The challenge of RSD is how to simultaneously model the (complex) features in each step and the temporal information. Gradient boosting [3] is an effective method to handle complex features, but it cannot naturally model temporal information. People have to make extra effort to encode temporal information when using gradient boosting. Continuous conditional random fields [16] can simultaneously model step features and temporal information, but it is relatively weak to deal with complex features. Feature engineering or other models are introduced [21] to compensate its weakness.

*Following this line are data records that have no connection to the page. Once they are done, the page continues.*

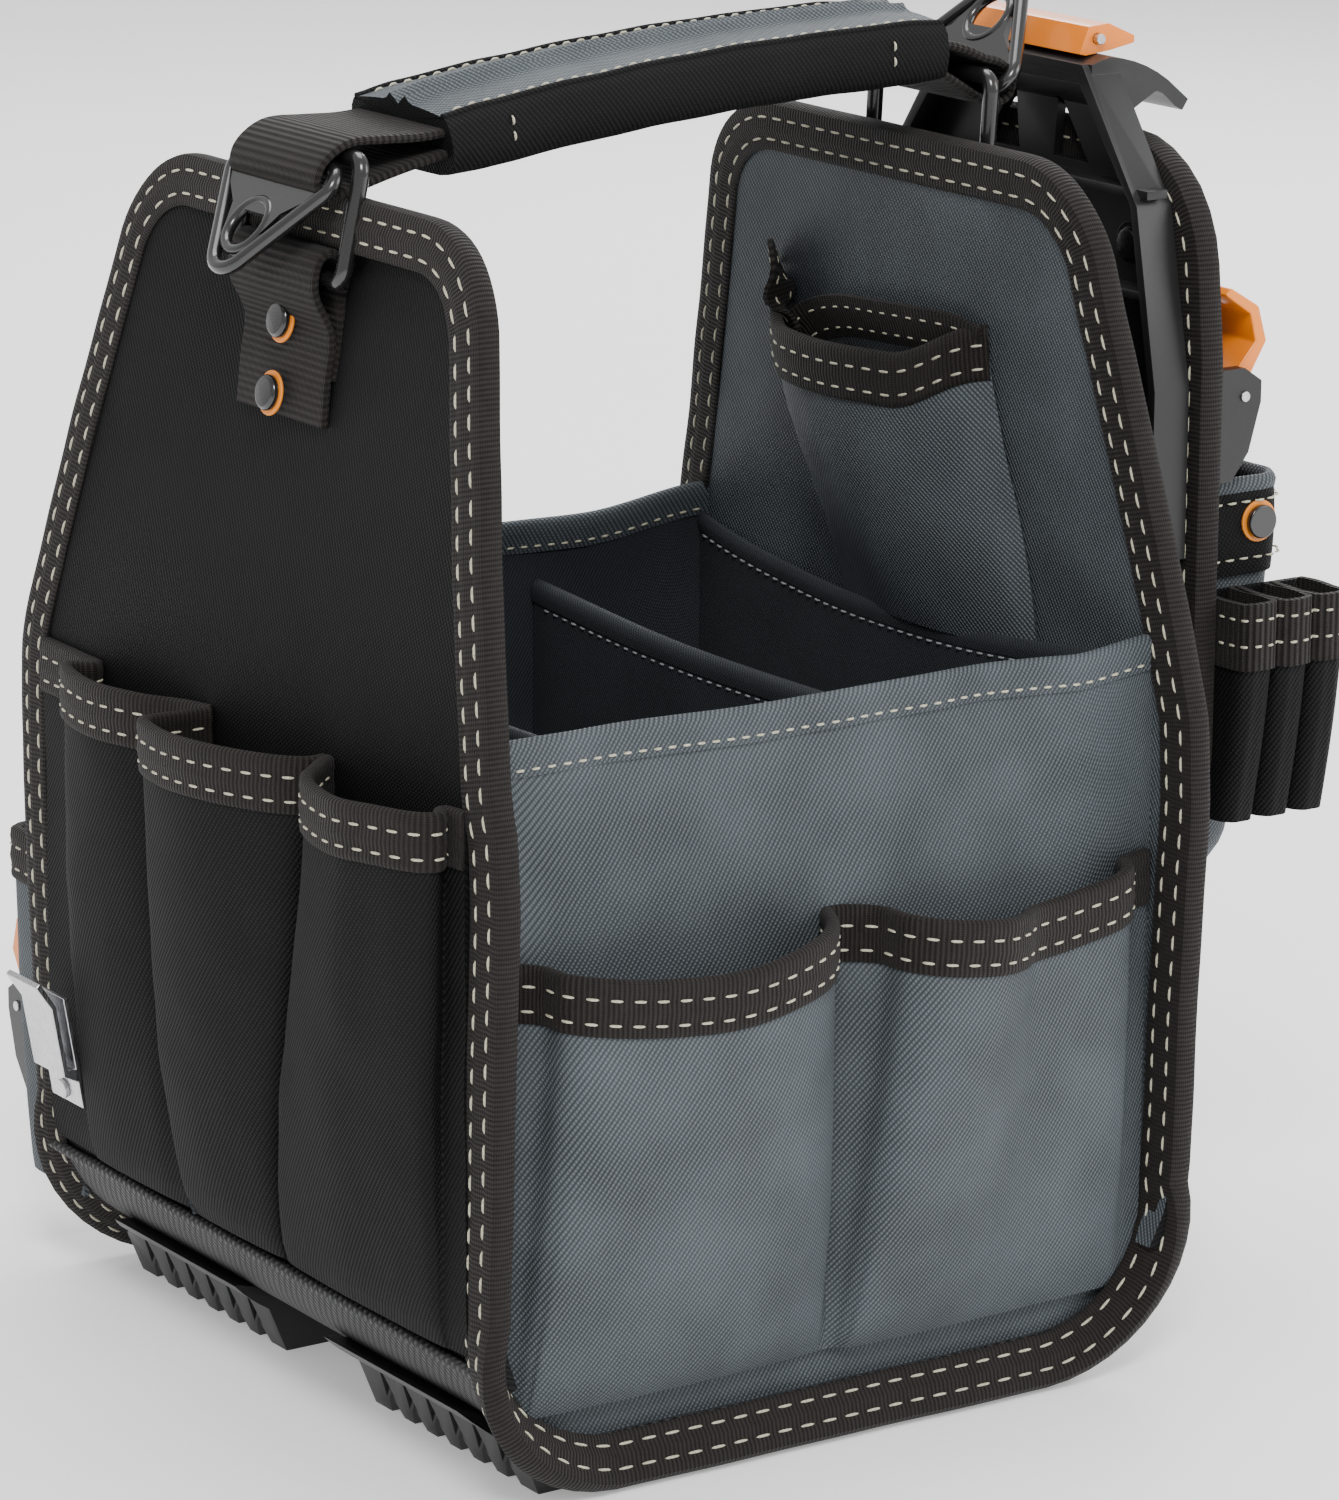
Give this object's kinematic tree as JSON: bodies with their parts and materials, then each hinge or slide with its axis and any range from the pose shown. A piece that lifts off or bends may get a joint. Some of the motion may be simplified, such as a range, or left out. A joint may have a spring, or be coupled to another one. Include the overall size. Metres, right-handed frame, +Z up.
{
  "type": "tool bucket organizer",
  "caption": "Open-top soft tool carrier with stiff end panels, padded handle, pockets, moulded feet and a lift-off pouch on a hub.",
  "frame": {"origin": "centre of the whole object's box, on the ground plane under the four feet", "axes": "+X from the front end panel to the pouch at the rear, +Y to the left side, +Z up"},
  "size_m": [0.3346, 0.3074, 0.3673],
  "materials": {
    "black_twill": "heavy black polyester twill",
    "grey_twill": "bluish grey polyester twill",
    "dark_lining": "dark grey coated lining cloth",
    "binding_tape": "ribbed dark brown-black binding tape with cream stitches",
    "webbing": "ribbed nylon webbing",
    "base_fabric": "bumpy rubber-coated base fabric",
    "black_plastic": "moulded black plastic, satin",
    "orange_plastic": "bright orange moulded plastic",
    "orange_washer": "orange anodised washer",
    "black_metal": "gloss black coated steel",
    "steel": "bright steel"
  },
  "bodies": {
    "bag": {"front_panel": "black_twill", "rear_panel": "grey_twill", "base_wrap": "base_fabric", "base_board": "dark_lining", "right_wall": "grey_twill", "left_wall": "grey_twill", "front_binding": "binding_tape", "rear_binding": "binding_tape", "base_binding": "binding_tape", "front_divider": "dark_lining", "rear_divider": "dark_lining", "rear_lining": "dark_lining", "right_pockets": "grey_twill", "right_pocket_tape": "binding_tape", "left_pockets": "grey_twill", "left_pocket_tape": "binding_tape", "front_pockets": "black_twill", "front_pocket_tape": "binding_tape", "inner_pocket": "grey_twill", "inner_pocket_tape": "binding_tape", "front_right_foot": "black_plastic", "front_left_foot": "black_plastic", "rear_right_foot": "black_plastic", "rear_left_foot": "black_plastic", "foot_rivets": "black_metal", "front_anchor_strap": "webbing", "rear_anchor_strap": "webbing", "anchor_washers": "orange_washer", "anchor_rivets": "black_metal", "tape_clip": "steel", "tape_clip_rivet": "steel", "side_clip_body": "black_plastic", "side_clip_pin": "steel", "hub_receiver": "black_plastic", "receiver_rivets": "black_metal"},
    "handle": {"handle_webbing": "webbing", "handle_grip": "grey_twill", "front_wire_ring": "black_metal", "rear_wire_ring": "black_metal"},
    "pouch": {"hub_bracket": "black_plastic", "bracket_rivets": "black_metal", "release_pin": "steel", "pouch_back": "black_twill", "pouch_binding": "binding_tape", "pouch_pocket": "grey_twill", "pouch_cuff": "black_twill", "pouch_washer": "orange_washer", "pouch_rivet": "black_metal", "tool_sleeves": "black_twill", "sleeve_tape": "webbing", "pouch_clip_body": "black_plastic", "pouch_clip_pin": "steel"},
    "front_strap_ring": {"front_strap_ring": "black_metal"},
    "rear_strap_ring": {"rear_strap_ring": "black_metal"},
    "release_lever": {"release_lever": "orange_plastic"},
    "pouch_clip_lever": {"pouch_clip_lever": "orange_plastic"},
    "side_clip_lever": {"side_clip_lever": "orange_plastic"}
  },
  "joints": [
    {"name": "handle_swing", "type": "hinge", "parent": "bag", "child": "handle", "pos_m": [-0.02885, -0.02015, 0.309], "axis": [1, 0, 0], "range_deg": [-6, 6]},
    {"name": "front_ring_swing", "type": "hinge", "parent": "handle", "child": "front_strap_ring", "pos_m": [-0.12635, -0.02015, 0.3355], "axis": [0, 1, 0], "range_deg": [-20, 110]},
    {"name": "rear_ring_swing", "type": "hinge", "parent": "handle", "child": "rear_strap_ring", "pos_m": [0.08715, -0.02015, 0.3435], "axis": [0, 1, 0], "range_deg": [-30, 5]},
    {"name": "pouch_lift", "type": "slide", "parent": "bag", "child": "pouch", "axis": [0, 0, 1], "range_m": [0, 0.055]},
    {"name": "release_press", "type": "hinge", "parent": "pouch", "child": "release_lever", "pos_m": [0.11665, -0.02015, 0.354], "axis": [0, 1, 0], "range_deg": [0, 8], "stiffness_Nm_per_rad": 0.2, "springref_deg": -5.73},
    {"name": "pouch_clip_open", "type": "hinge", "parent": "pouch", "child": "pouch_clip_lever", "pos_m": [0.14165, -0.07015, 0.257], "axis": [0, 1, 0], "range_deg": [0, 40], "stiffness_Nm_per_rad": 0.05, "springref_deg": -11.46},
    {"name": "side_clip_open", "type": "hinge", "parent": "bag", "child": "side_clip_lever", "pos_m": [-0.11085, 0.14265, 0.066], "axis": [-1, 0, 0], "range_deg": [0, 40], "stiffness_Nm_per_rad": 0.05, "springref_deg": -11.46}
  ]
}
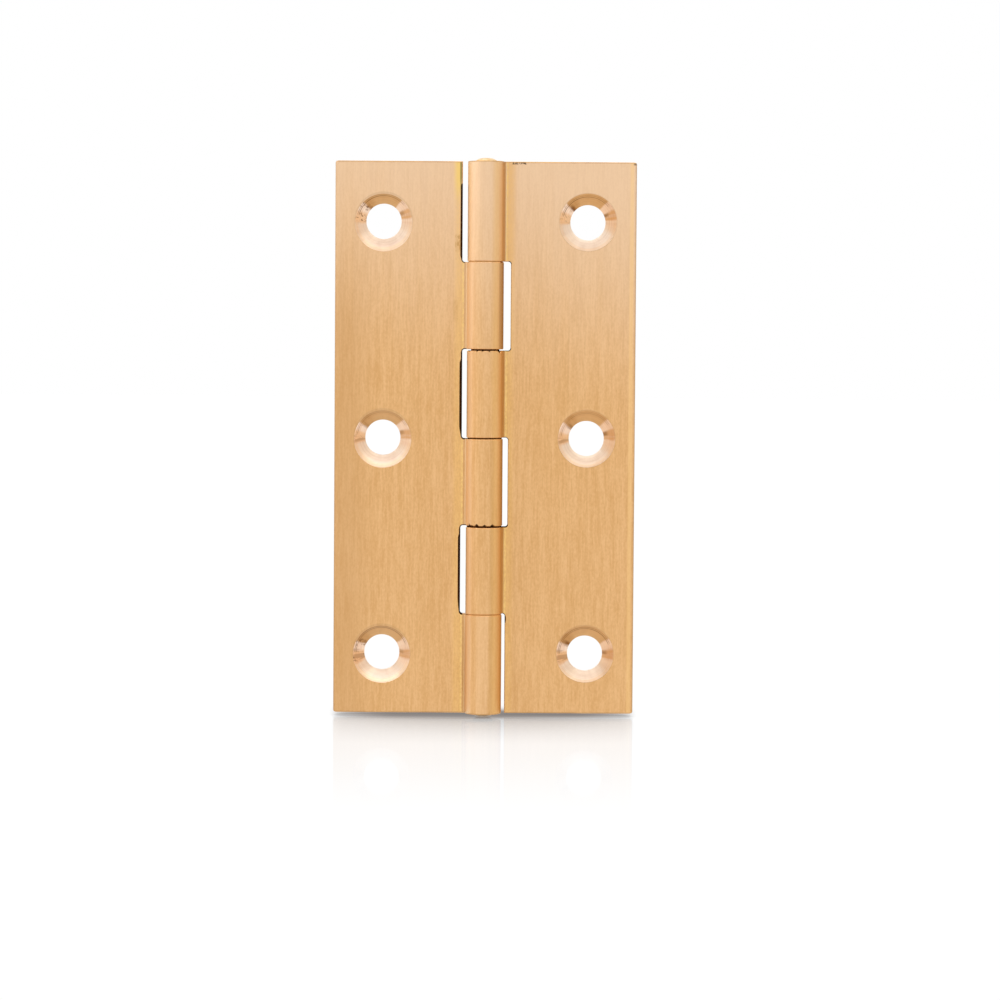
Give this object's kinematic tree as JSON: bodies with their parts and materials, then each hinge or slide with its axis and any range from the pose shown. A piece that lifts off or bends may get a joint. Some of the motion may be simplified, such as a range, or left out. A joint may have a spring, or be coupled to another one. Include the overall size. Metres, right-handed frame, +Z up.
{
  "type": "butt hinge",
  "caption": "Narrow brass butt hinge: flat countersunk leaves that carry alternate knuckles on a peened pin.",
  "frame": {"origin": "on the pin's axis, midway along the leaves, with the hinge opened flat", "axes": "+Z up the pin, +X across the right leaf, -Y out of the countersunk faces"},
  "size_m": [0.0414, 0.005, 0.077],
  "materials": {
    "satin_brass": "brushed along the pin, lacquered",
    "pin_brass": "drawn rod, peened ends"
  },
  "bodies": {
    "frame_leaf": {"left_leaf": "satin_brass", "hinge_pin": "pin_brass"},
    "door_leaf": {"right_leaf": "satin_brass"}
  },
  "joints": [
    {"name": "leaf_swing", "type": "hinge", "parent": "frame_leaf", "child": "door_leaf", "pos_m": [0, 0, 0], "axis": [0, 0, 1], "range_deg": [-180, 90]}
  ]
}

In this paper, we propose DeepRSD to solve the RSD problem. DeepRSD takes advantages of several variants of neural networks to construct an effective end-to-end learning method. In the family of neural networks, Recurrent Neural Networks (RNNs) [17] gain the capacity of modeling sequential data. There have been some variants of deep RNN [7, 14] in discrete problems. We deeply study different deep RNNs and choose stacked bi-directional RNN (Bi-RNN) to represent the sequential data \(\mathbf X \) efficiently. The stacked Bi-RNNs can learn not only the temporal transitions, but also the complex relations in the heterogeneous step feature \(\mathbf x _i\) through its nonlinear representations. As a result, stacked Bi-RNNs outperforms other deep RNNs in RSD problems.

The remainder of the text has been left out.